MATERIALS PROVIDED:
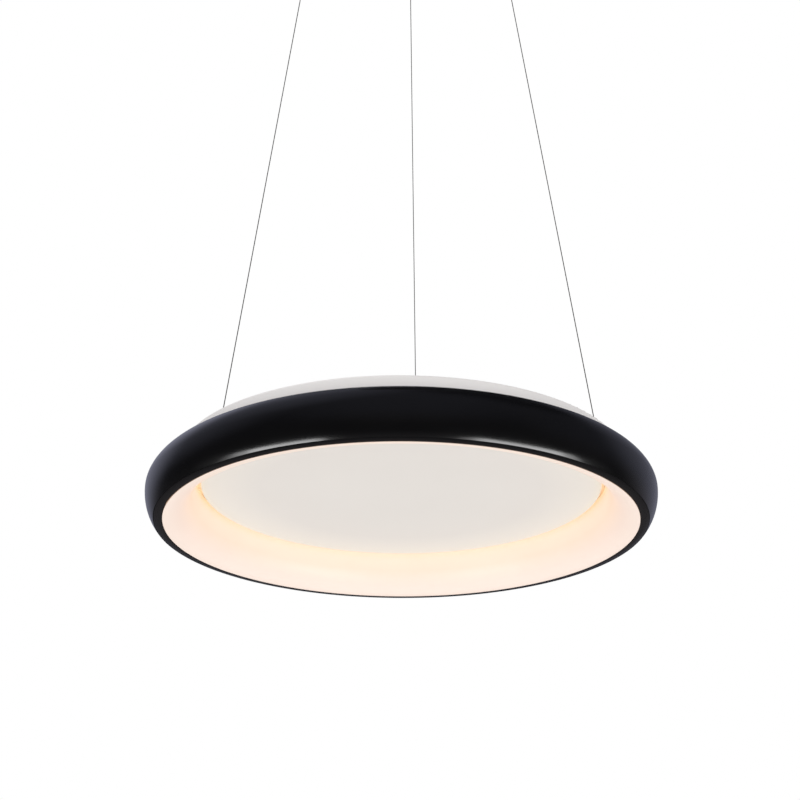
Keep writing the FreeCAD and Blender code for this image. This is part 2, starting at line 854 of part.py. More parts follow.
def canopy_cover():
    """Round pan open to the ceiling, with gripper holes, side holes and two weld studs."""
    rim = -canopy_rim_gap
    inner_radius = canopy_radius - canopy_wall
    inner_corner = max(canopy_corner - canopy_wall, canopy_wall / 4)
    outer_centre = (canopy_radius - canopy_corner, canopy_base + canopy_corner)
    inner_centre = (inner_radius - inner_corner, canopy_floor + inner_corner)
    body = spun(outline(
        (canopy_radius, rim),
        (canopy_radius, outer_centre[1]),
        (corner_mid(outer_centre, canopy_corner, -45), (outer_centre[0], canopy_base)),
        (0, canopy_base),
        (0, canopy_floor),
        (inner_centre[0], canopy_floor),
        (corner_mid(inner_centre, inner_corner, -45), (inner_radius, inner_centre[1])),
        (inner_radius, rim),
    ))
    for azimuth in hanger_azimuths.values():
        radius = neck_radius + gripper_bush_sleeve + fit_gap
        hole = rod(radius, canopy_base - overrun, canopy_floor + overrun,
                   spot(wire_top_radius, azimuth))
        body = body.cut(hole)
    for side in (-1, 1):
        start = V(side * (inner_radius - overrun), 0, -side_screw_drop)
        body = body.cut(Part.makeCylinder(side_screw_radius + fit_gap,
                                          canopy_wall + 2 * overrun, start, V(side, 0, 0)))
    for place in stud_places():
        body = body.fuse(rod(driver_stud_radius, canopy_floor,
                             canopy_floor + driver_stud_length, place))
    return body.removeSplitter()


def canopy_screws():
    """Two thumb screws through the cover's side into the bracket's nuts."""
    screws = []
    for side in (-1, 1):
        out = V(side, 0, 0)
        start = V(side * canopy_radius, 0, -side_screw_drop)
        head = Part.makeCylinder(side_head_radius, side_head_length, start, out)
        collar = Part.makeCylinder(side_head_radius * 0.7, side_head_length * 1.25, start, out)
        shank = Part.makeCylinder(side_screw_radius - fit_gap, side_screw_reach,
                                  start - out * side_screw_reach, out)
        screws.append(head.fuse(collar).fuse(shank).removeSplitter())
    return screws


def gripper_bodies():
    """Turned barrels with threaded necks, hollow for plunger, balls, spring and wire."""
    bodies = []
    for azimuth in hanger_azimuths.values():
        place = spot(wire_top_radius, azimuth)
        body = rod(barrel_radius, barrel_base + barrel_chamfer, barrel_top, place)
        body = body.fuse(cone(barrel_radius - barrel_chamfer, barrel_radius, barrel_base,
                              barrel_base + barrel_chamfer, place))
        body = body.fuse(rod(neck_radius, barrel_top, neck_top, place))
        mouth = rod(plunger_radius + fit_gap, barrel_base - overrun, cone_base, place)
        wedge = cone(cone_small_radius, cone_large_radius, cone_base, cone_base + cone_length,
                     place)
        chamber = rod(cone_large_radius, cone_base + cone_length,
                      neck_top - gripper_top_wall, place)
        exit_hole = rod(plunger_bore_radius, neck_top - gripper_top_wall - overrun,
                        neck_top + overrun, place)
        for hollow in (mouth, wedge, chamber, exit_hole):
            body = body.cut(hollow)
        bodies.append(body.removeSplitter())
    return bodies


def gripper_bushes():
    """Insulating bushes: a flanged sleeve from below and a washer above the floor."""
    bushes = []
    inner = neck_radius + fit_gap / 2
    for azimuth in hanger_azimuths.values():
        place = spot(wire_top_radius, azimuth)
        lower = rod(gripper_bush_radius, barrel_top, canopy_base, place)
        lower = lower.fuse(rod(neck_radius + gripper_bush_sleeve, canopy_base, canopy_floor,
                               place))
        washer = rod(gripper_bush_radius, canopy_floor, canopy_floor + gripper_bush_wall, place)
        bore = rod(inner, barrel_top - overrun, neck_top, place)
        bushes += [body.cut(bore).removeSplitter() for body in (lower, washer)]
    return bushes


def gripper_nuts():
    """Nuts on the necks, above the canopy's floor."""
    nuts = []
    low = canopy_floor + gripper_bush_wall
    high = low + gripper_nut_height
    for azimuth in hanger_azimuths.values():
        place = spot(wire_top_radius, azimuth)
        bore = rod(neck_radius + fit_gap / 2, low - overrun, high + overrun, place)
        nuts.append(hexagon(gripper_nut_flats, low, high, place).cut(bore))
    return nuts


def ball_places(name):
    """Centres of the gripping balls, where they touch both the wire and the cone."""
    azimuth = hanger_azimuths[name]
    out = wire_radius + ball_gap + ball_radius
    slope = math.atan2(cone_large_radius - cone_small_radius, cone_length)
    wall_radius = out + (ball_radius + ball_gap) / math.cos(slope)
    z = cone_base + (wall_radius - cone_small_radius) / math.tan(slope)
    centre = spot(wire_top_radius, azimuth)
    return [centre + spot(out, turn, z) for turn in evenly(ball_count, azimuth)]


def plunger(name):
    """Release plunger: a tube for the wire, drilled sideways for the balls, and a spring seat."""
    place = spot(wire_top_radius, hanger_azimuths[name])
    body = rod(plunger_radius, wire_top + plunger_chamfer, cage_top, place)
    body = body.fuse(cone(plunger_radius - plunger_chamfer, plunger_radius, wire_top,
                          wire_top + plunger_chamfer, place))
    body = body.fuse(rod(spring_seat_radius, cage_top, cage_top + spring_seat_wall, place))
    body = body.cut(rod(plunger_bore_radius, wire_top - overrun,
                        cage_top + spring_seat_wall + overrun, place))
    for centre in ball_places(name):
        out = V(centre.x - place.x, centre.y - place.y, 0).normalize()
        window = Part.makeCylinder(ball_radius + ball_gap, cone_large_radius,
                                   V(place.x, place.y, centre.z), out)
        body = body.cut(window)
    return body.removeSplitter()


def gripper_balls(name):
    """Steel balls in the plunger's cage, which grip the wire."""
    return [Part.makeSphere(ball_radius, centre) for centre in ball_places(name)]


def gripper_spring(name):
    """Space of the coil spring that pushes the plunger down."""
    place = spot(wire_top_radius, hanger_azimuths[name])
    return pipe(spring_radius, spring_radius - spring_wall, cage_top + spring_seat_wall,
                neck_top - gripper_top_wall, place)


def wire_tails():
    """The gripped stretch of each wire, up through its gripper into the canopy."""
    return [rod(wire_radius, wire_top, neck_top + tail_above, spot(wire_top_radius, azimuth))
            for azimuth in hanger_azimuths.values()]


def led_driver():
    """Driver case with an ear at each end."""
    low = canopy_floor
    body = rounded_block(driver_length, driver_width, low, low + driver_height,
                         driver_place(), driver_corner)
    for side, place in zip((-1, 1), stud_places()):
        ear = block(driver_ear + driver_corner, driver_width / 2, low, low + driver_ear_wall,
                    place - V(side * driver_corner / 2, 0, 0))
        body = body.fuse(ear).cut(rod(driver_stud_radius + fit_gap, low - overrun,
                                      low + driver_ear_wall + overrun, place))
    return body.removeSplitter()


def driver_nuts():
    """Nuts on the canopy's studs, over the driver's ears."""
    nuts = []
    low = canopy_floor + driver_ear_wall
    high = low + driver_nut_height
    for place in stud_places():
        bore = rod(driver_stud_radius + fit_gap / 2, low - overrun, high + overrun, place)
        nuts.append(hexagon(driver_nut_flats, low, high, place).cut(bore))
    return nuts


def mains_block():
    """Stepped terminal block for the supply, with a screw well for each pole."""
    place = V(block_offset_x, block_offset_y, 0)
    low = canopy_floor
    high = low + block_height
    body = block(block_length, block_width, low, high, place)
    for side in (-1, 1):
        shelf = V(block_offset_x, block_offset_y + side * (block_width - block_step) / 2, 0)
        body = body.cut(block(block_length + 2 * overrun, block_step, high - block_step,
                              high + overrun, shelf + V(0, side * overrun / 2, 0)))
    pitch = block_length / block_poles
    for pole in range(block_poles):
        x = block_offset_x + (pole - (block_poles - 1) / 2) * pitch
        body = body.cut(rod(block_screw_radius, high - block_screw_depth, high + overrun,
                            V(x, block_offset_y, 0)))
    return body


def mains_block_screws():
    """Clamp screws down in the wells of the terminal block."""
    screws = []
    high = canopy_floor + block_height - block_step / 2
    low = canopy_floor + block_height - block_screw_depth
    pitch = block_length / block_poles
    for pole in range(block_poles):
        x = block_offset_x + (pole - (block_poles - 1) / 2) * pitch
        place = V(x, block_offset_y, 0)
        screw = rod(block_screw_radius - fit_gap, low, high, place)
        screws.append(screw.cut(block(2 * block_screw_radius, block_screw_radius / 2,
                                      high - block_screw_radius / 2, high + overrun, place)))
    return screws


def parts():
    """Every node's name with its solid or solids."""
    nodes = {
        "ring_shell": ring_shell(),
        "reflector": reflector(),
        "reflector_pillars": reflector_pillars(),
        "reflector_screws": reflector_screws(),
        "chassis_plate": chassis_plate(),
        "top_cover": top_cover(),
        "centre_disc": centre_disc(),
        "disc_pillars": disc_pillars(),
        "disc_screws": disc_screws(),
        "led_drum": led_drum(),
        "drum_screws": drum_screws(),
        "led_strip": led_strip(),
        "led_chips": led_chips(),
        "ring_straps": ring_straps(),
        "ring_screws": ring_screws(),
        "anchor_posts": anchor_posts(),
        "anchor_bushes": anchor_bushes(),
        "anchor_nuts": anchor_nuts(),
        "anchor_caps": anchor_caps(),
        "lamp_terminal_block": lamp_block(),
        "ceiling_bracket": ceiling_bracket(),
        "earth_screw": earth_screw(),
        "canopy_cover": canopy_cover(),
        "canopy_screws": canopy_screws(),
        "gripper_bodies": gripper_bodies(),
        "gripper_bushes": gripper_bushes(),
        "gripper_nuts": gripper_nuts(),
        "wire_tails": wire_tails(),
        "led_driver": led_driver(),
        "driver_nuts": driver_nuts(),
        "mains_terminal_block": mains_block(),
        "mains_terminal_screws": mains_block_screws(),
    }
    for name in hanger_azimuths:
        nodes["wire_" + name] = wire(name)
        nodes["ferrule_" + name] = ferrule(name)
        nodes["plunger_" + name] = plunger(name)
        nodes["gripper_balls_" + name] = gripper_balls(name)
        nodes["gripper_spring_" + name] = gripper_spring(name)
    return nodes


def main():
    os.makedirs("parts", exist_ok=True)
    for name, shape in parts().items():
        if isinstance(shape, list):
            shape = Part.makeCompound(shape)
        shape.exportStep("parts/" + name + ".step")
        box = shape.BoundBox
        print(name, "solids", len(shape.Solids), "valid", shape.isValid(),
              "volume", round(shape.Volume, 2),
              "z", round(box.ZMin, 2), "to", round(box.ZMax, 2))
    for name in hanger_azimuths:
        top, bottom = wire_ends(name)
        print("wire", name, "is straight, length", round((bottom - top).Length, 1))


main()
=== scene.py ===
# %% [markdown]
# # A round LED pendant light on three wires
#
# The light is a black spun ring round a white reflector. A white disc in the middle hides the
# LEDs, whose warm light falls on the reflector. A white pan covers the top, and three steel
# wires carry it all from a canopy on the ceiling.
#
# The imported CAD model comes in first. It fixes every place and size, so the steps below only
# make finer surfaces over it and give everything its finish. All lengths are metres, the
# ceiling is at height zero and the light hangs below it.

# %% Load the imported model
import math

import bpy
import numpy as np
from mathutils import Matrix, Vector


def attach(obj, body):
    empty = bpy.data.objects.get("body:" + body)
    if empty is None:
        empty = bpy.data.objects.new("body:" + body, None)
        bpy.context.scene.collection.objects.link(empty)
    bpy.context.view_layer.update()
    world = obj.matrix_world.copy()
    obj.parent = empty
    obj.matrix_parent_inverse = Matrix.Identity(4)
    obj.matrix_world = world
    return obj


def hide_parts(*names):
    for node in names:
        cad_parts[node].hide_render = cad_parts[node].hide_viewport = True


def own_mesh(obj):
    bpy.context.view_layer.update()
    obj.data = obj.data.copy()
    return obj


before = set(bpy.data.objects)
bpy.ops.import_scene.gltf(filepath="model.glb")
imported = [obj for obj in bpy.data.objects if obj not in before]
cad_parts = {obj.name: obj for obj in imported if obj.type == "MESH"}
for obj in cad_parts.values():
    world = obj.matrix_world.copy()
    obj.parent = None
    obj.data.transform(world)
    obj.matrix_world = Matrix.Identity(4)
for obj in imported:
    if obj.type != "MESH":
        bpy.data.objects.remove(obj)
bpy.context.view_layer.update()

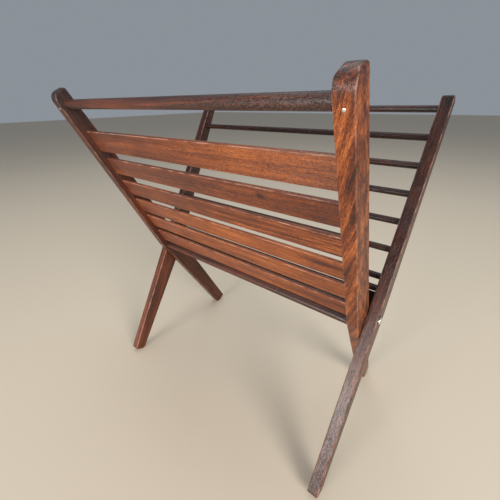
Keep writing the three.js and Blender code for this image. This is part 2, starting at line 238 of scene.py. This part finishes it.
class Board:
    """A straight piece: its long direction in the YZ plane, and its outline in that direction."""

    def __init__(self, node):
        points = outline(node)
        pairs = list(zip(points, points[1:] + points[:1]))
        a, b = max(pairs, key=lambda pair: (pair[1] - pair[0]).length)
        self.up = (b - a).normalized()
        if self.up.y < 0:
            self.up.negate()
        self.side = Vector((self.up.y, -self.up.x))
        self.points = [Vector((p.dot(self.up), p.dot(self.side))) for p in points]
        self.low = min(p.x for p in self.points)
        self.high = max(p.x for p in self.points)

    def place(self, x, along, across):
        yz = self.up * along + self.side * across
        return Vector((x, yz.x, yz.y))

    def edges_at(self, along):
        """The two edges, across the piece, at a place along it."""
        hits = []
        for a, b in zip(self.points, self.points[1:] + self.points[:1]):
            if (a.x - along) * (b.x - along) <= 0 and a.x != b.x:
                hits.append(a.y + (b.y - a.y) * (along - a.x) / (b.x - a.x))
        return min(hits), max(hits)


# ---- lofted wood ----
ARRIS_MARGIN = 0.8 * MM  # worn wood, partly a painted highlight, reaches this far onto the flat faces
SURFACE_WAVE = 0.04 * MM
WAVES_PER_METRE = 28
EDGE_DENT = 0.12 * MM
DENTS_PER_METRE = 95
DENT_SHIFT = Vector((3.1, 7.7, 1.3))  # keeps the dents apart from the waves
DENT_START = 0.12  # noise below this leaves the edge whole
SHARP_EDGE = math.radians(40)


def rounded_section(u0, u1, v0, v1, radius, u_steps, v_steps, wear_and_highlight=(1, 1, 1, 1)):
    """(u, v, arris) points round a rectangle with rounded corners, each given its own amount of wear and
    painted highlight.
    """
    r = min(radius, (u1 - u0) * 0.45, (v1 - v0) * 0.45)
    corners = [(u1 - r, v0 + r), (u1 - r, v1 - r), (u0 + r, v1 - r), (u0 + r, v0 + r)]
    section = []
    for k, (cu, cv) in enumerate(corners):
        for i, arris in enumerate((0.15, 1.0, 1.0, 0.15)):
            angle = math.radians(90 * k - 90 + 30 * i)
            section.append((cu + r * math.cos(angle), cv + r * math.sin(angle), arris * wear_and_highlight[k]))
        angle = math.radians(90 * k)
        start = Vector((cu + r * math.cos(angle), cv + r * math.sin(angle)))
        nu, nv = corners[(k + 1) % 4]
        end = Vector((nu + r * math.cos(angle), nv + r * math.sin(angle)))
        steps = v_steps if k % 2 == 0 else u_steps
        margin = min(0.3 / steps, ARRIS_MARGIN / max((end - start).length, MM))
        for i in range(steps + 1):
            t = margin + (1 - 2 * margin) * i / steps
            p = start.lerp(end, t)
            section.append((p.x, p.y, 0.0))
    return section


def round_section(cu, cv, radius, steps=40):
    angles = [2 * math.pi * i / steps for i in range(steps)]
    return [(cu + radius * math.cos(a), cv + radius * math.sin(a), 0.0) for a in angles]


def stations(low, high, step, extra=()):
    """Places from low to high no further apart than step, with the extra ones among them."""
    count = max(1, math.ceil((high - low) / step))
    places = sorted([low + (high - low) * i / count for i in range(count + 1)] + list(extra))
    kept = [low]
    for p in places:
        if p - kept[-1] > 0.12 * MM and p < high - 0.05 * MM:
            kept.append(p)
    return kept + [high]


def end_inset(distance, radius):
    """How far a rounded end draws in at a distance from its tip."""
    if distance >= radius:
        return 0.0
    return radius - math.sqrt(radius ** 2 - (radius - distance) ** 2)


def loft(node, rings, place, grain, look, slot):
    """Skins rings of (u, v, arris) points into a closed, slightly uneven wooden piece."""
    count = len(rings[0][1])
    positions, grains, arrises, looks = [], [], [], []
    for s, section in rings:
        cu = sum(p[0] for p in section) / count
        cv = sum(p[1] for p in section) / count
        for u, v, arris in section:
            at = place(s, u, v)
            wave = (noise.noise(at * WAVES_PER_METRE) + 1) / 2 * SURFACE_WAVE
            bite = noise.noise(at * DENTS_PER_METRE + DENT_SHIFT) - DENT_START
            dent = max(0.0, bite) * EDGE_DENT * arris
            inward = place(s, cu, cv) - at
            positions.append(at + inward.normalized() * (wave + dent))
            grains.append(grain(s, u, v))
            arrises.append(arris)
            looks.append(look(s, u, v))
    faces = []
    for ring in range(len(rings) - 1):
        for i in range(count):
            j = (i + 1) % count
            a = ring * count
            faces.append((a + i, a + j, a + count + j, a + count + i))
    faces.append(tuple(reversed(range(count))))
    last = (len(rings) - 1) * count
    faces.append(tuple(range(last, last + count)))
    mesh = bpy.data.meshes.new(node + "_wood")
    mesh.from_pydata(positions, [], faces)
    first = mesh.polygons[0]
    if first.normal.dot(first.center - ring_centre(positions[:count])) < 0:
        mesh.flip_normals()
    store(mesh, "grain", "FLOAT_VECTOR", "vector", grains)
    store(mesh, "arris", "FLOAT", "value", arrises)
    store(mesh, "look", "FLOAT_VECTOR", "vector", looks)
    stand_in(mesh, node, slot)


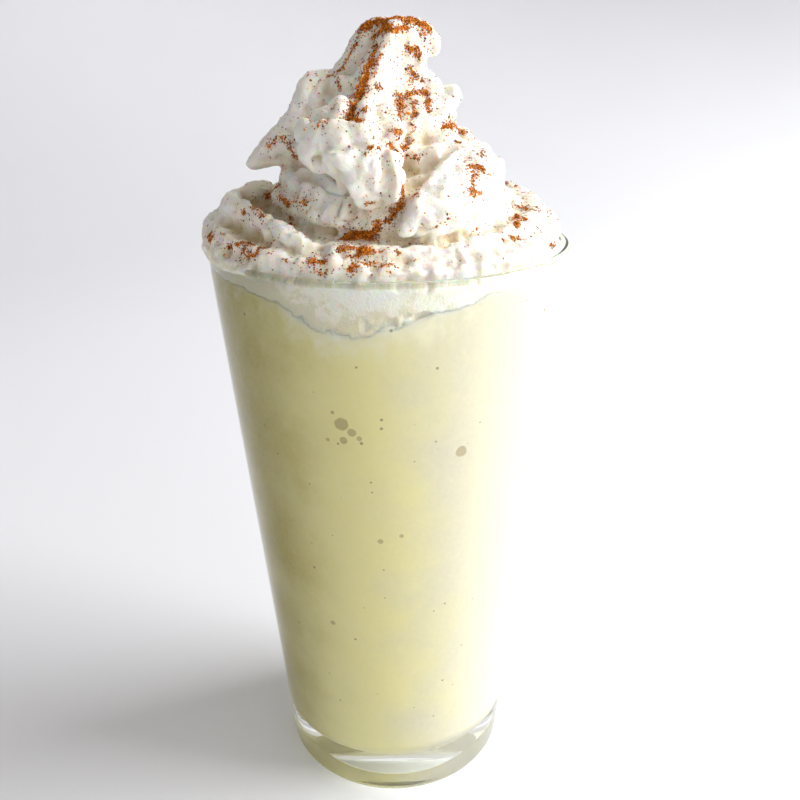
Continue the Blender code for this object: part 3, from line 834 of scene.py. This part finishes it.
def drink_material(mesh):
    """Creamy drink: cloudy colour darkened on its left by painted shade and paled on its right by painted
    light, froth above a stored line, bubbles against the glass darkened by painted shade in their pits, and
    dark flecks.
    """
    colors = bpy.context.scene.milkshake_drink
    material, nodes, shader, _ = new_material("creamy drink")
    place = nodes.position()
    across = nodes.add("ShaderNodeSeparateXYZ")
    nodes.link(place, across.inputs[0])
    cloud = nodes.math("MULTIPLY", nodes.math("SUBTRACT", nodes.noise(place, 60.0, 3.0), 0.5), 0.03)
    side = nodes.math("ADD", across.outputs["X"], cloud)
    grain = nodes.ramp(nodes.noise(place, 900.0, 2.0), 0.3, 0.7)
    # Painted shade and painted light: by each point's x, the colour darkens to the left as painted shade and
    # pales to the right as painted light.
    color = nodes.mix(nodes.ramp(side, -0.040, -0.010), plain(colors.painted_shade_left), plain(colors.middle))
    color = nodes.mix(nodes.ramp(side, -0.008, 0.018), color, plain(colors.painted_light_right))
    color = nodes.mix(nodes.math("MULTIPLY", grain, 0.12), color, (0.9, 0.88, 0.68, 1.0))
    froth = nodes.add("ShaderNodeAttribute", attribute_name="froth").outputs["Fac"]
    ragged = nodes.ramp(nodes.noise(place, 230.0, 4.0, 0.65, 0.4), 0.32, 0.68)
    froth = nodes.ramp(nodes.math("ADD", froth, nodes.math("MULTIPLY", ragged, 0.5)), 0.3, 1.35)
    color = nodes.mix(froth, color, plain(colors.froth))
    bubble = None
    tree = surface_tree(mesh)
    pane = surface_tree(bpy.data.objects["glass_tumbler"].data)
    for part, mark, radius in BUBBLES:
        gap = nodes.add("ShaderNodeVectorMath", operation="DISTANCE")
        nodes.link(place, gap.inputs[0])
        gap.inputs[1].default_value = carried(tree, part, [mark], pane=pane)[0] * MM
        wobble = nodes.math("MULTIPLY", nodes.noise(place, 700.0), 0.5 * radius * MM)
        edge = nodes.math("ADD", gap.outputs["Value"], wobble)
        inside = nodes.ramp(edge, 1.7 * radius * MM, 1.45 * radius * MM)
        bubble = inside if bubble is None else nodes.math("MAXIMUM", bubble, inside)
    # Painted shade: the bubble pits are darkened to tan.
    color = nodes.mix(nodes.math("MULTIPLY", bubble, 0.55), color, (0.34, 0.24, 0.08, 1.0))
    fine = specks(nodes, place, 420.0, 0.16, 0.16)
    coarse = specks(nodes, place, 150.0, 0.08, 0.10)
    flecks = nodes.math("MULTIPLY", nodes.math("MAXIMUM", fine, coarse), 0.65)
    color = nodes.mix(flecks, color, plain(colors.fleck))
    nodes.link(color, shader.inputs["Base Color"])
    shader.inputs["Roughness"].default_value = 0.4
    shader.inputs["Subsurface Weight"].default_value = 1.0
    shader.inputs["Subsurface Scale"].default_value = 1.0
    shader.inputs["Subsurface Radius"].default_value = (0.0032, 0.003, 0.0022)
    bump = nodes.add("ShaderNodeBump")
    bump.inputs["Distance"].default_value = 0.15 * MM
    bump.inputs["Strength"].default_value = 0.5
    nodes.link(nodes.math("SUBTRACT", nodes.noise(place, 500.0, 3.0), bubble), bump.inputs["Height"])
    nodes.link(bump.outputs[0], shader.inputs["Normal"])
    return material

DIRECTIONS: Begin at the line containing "Keep writing the three.js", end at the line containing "SHARP_EDGE = math.radians(40)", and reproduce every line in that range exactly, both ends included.

RESULT OF THIS EXERCISE:
Keep writing the three.js and Blender code for this image. This is part 2, starting at line 238 of scene.py. This part finishes it.
class Board:
    """A straight piece: its long direction in the YZ plane, and its outline in that direction."""

    def __init__(self, node):
        points = outline(node)
        pairs = list(zip(points, points[1:] + points[:1]))
        a, b = max(pairs, key=lambda pair: (pair[1] - pair[0]).length)
        self.up = (b - a).normalized()
        if self.up.y < 0:
            self.up.negate()
        self.side = Vector((self.up.y, -self.up.x))
        self.points = [Vector((p.dot(self.up), p.dot(self.side))) for p in points]
        self.low = min(p.x for p in self.points)
        self.high = max(p.x for p in self.points)

    def place(self, x, along, across):
        yz = self.up * along + self.side * across
        return Vector((x, yz.x, yz.y))

    def edges_at(self, along):
        """The two edges, across the piece, at a place along it."""
        hits = []
        for a, b in zip(self.points, self.points[1:] + self.points[:1]):
            if (a.x - along) * (b.x - along) <= 0 and a.x != b.x:
                hits.append(a.y + (b.y - a.y) * (along - a.x) / (b.x - a.x))
        return min(hits), max(hits)


# ---- lofted wood ----
ARRIS_MARGIN = 0.8 * MM  # worn wood, partly a painted highlight, reaches this far onto the flat faces
SURFACE_WAVE = 0.04 * MM
WAVES_PER_METRE = 28
EDGE_DENT = 0.12 * MM
DENTS_PER_METRE = 95
DENT_SHIFT = Vector((3.1, 7.7, 1.3))  # keeps the dents apart from the waves
DENT_START = 0.12  # noise below this leaves the edge whole
SHARP_EDGE = math.radians(40)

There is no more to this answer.